Aritas, formerly known as Pipeline, offers a suite of predictive analytics and trade optimisation solutions designed to maximise alpha and minimise trading costs for institutional investors. Its Alpha Pro technology solution uses proprietary quantitative analysis of historical and real-time order flow, recommends a trading strategy most likely to enhance performance over the life of the order, and makes execution decisions based on the trader’s preference.

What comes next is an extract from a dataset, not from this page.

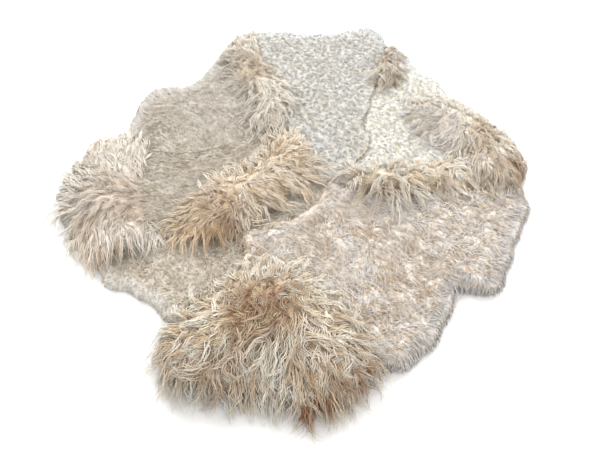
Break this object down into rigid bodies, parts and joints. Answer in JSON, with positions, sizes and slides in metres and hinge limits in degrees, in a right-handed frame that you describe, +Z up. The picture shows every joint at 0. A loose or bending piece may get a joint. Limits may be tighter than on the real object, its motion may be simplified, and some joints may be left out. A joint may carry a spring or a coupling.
{
  "type": "patchwork sheepskin rug",
  "caption": "Large free-form floor rug of whole sheepskins sewn edge to edge, shorn short in most places, with long shaggy tufts left at some edges and seams.",
  "frame": {"origin": "middle of the rug's box in plan, on the underside", "axes": "+X to the right and +Y away from the viewer of the picture, +Z up out of the wool"},
  "size_m": [2.0512, 2.102, 0.1355],
  "materials": {
    "white_wool": "undyed white wool in tight crisp curls, shorn about 45 mm high, on tanned leather",
    "cream_wool": "undyed cream wool in tight curls, shorn about 30 mm high, on tanned leather",
    "ivory_wool": "undyed ivory wool, loose and wavy, combed out at the rim, on tanned leather",
    "golden_wool": "undyed unshorn wool in long wavy locks, honey cream at the tips and brown in the depths, on tanned leather",
    "beige_wool": "undyed beige wool with fine curls and long tan tufts, on tanned leather",
    "grey_wool": "undyed grey-beige wool in soft curls with one long tuft, on tanned leather",
    "hide": "tanned suede side of the hides, which lies on the floor"
  },
  "bodies": {
    "root": {"skin_top": "white_wool", "skin_upper_right": "cream_wool", "skin_lower_right": "ivory_wool", "skin_bottom": "golden_wool", "skin_lower_left": "cream_wool", "skin_left": "beige_wool", "skin_upper_left": "grey_wool"}
  },
  "joints": []
}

Aritas’ Algorithm Switching Engine allows traders to execute the trading strategies from Alpha Pro by switching between an extensive suite of algorithms to maximize liquidity access, minimize information leakage and enhance trade execution quality.
According to Alfred Eskandar, “Aritas’ technology assets are highly complementary and add advanced artificial intelligence and commission optimization tools to Portware’s core offerings.” He believes that the acquisition will provide a “natural extension of our broker-neutral trading solutions, and allows us to partner with the entire broker community to maximize the benefit of these advanced analytics.”
Eskandar continued, “Our goal is to empower traders to analyze, communicate and execute their investment ideas in an automated way. This acquisition allows us to offer any firm, regardless of size, an extraordinary level of automation and choice in their trading workflows. Clients can direct order flow to multiple brokers, improve execution quality, and reduce trading costs while delivering consistent results across multiple strategies.”
“We’re excited to join forces with Portware to unlock the value we have created in our technology assets,” said Jay Biancamano, Aritas’ Executive Chairman. “Only an open, broker-neutral provider of trading solutions can fully deliver this value to our customers, and Portware is the global leader, with a proven ability to deliver technology-driven value.”
Until January of this year Aritas was known as Pipeline. The name was changed in January this year as the company struggled to deal with the fallout from an SEC fine into its management of its dark pool. On October 24th 2011 the SEC fined Pipeline $1 million penalty to settle charges that the broker failed to disclose to clients that up to 80% of orders sent to the firm's dark pool were filled by a wholly owned trading affiliate.
It is perhaps therefore not surprising that the acquisition does not include the Aritas broker/dealer or the Aritas Block Market. These assets will remain with Aritas Group, Inc.